How does it feel to perform in Stratford-upon-Avon?
Perhaps more to the company than to me as I've grown up with Stratford easily to hand and I'm a bit resistant to the sentimentality and deference that can come with British institutions! But I would in no way be flippant about what it might mean to performers from so far away, who bring a deep respect for Shakespeare, to perform for the RSC in Stratford.
Did the prospect of performing in Stratford affect the way you approached the play?

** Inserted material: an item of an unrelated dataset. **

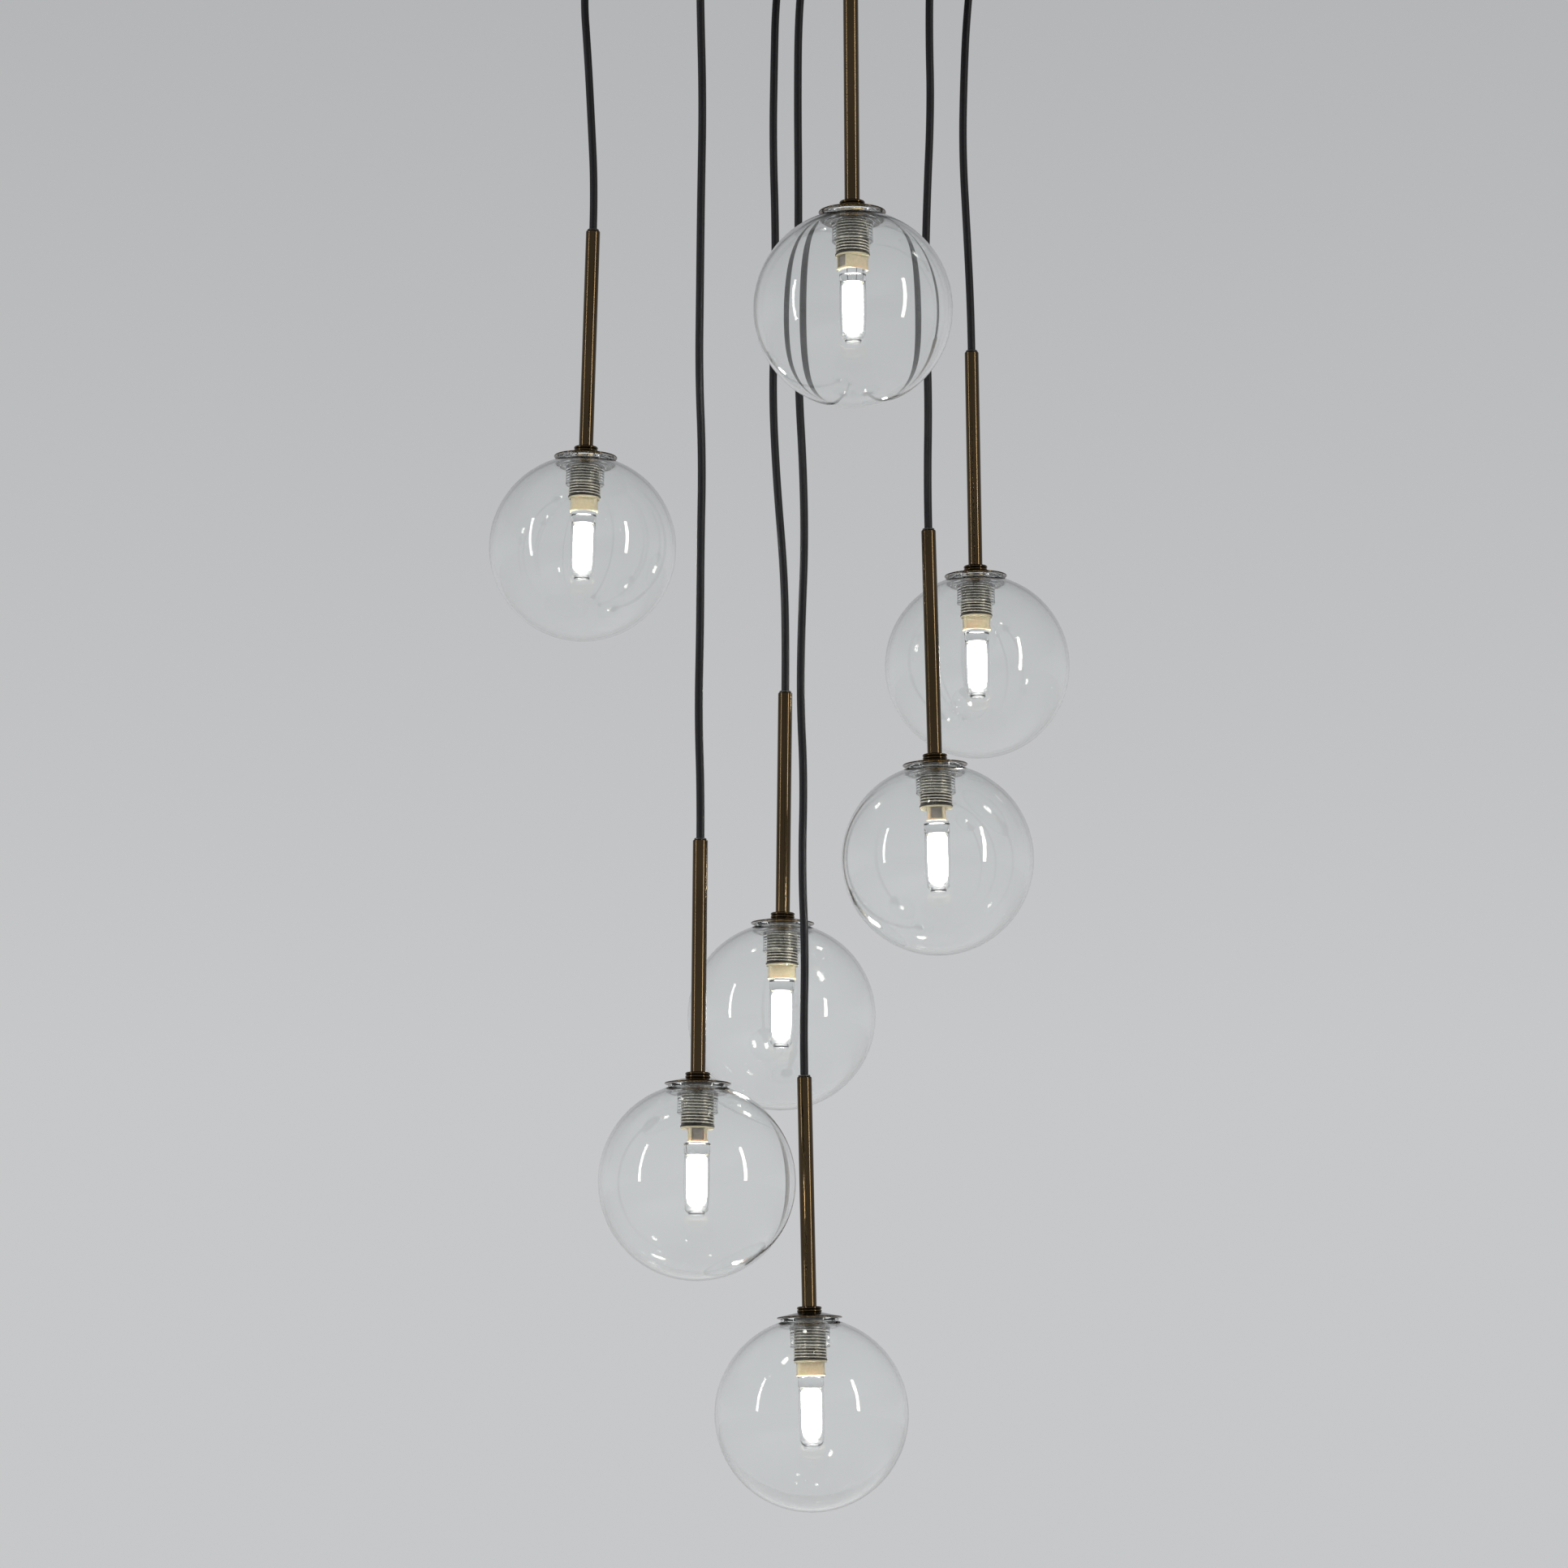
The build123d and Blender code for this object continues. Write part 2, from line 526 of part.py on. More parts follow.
def write_canopy():
    """Write the canopy's nodes."""
    grips = [Pos(*outlet(data), 0) for data in PENDANTS.values()]
    floor = -CANOPY_DEPTH + CANOPY_SHEET
    grip_nut = hex_nut(NUT_FLATS, GRIP_THREAD_R + SLIP, floor, floor + 3.0)
    save("canopy_cover", canopy_cover())
    save("ceiling_bracket", ceiling_bracket())
    save("cover_screws", *[Rot(0, 0, 90 * quarter) * cover_screw() for quarter in range(4)])
    save("cord_grips", *[place * cord_grip() for place in grips])
    save("grip_nuts", *[place * grip_nut for place in grips])
    save("grip_clamps", *[place * grip_clamp() for place in grips])
    save("cable_tails", *[cable_tail(data) for data in PENDANTS.values()])
    save("terminal_block", terminal_block())
    save("terminal_screws", *terminal_screws())
    save("earth_stud", *earth_stud())


write_canopy()
for number, data in PENDANTS.items():
    write_pendant(number, data)
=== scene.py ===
# %% [markdown]
# # A cluster pendant, dressed for a photograph
#
# Seven clear glass globes hang at seven heights from one round canopy. The CAD model already says
# where everything is, so this script never decides a position: it makes finer pieces in the same
# places, gives them real finishes, and tells each piece which body it moves with.
# Everything is in metres, with the origin on the ceiling and +Z up.

# %% Load the frame
import math

import bmesh
import bpy
from mathutils import Matrix, Vector


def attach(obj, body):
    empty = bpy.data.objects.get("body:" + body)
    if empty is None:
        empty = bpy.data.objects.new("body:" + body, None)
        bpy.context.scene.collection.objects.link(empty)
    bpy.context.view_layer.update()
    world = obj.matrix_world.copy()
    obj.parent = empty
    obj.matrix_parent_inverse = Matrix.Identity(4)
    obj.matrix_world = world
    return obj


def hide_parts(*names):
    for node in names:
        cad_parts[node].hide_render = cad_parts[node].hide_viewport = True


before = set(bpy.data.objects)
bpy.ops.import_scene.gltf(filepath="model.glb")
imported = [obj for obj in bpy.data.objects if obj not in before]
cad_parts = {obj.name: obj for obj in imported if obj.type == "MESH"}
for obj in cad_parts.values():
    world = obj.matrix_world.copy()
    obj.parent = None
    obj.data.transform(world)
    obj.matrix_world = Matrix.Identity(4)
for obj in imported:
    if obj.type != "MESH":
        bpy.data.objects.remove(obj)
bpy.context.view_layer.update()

# %% [markdown]
# ## The camera
#
# A long lens from three and a half metres away keeps the seven globes nearly the same size. The
# camera stands just below the lowest globe and looks a little up, so each brass disc shows its
# underside through the glass.

# %% Camera
CAMERA_PLACE = (-0.015, -3.520, -1.220)
CAMERA_PITCH = 8.8
LENS_MM = 121.1
SENSOR_MM = 36.0

lens = bpy.data.cameras.new("photo_camera")
lens.sensor_width = SENSOR_MM
lens.lens = LENS_MM
camera = bpy.data.objects.new("photo_camera", lens)
camera.location = CAMERA_PLACE
camera.rotation_euler = (math.radians(90 + CAMERA_PITCH), 0, 0)
bpy.context.scene.collection.objects.link(camera)
bpy.context.scene.camera = camera
bpy.context.scene.view_settings.view_transform = "Standard"
print("camera lens", lens.lens, "mm, pitch", CAMERA_PITCH)

# %% [markdown]
# ## Where each pendant hangs
#
# One pendant is drawn upright, with its cap disc's rim at height 0, and then put in its place seven
# times. The numbers below repeat the CAD source, in metres and degrees: the globe's centre, how far
# out of plumb the stem is, how the oblong socket is turned, where the cable leaves the canopy, how
# long it is, and the corners of its route. A corner's middle number is how far it strays forwards
# or backwards from the pendant's own plane.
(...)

Yes, but only subliminally. It felt very important for me and for the company that this production should be created for both India and the UK. To me this means that I had to keep a double awareness as I worked: what feels right in India also needed to feel right in Stratford. As they are two very different theatre cultures, this wasn't easy. But that need to achieve that dual quality of rightness, to succeed in both places, creates the benchmark for the show. A truly Shakespearean production could achieve it.
If you had to summarise, what does Shakespeare mean to you?
The greatest demands and greatest rewards theatre can ask and offer in return.